After that, I listened to a composer of whom I knew nothing, Gian Francesco Malipiero – his later symphonies, all of which are pretty brief. I can’t say I heard a tune, but there some interesting colors and effects in each of them and they certainly evoke a mood or three.  Then it was back to Hindemith (almost finished with the third box now), then some old CDRs of mine, mostly easy listening stuff and covers of shows.

Today, I can at least sleep until eleven, then I have to do a few things, then I’ll go to Doug Haverty’s and from there he’ll drive us to see a new musical, a VERY expensive new musical, like over $500,000 expensive, yet in a seventy-five-seat theater.  After the show, we’ll go have a bite to eat somewhere nearby.  Then I can relax for the rest of the evening.

Tomorrow, we have our first Kritzerland rehearsal, which I’m looking forward to, and then I have a dinner meeting right after that – not sure where yet.  Then it’s more meetings and meals, our second Kritzerland rehearsal, our stumble-through, and then sound check and show.  And then it’s right back into the Group Rep rehearsals.
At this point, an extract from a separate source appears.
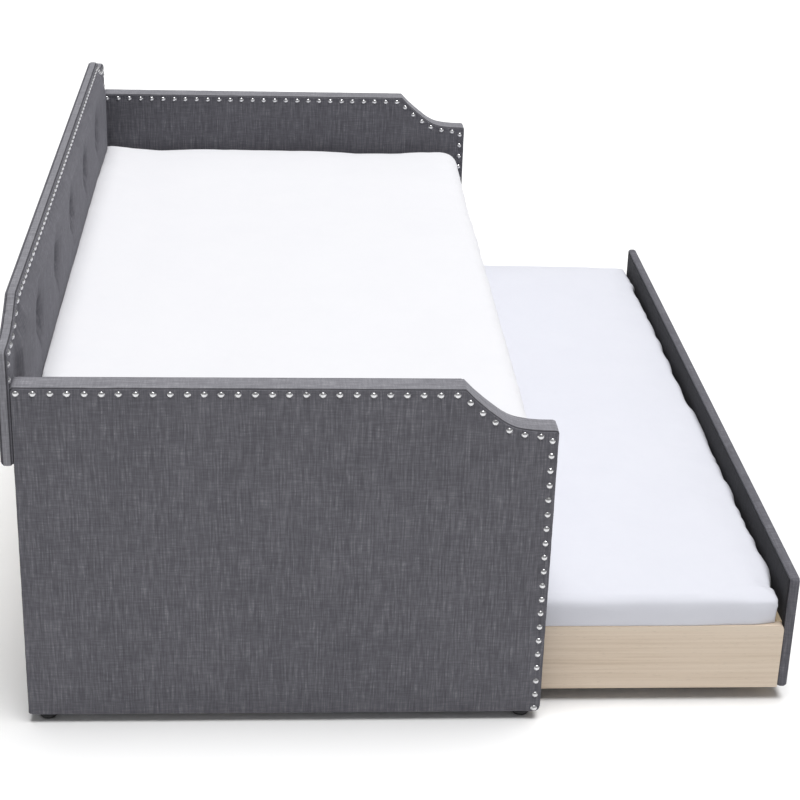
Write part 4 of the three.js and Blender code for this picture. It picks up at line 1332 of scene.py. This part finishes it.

Well, dear readers, I must take the day, I must do the things I do, I must, for example, sleep until eleven, see a new musical, sup, and then relax.  Today’s topic of discussion: It’s free-for-all day, the day in which you dear readers get to make with the topics and we all get to post about them.  So, let’s have loads of lovely topics and loads of lovely postings, shall we, whilst I hit the road to dreamland, where I shall ponder the age old question “If wishes were horses” and the age old answer, “Then beggars would ride.”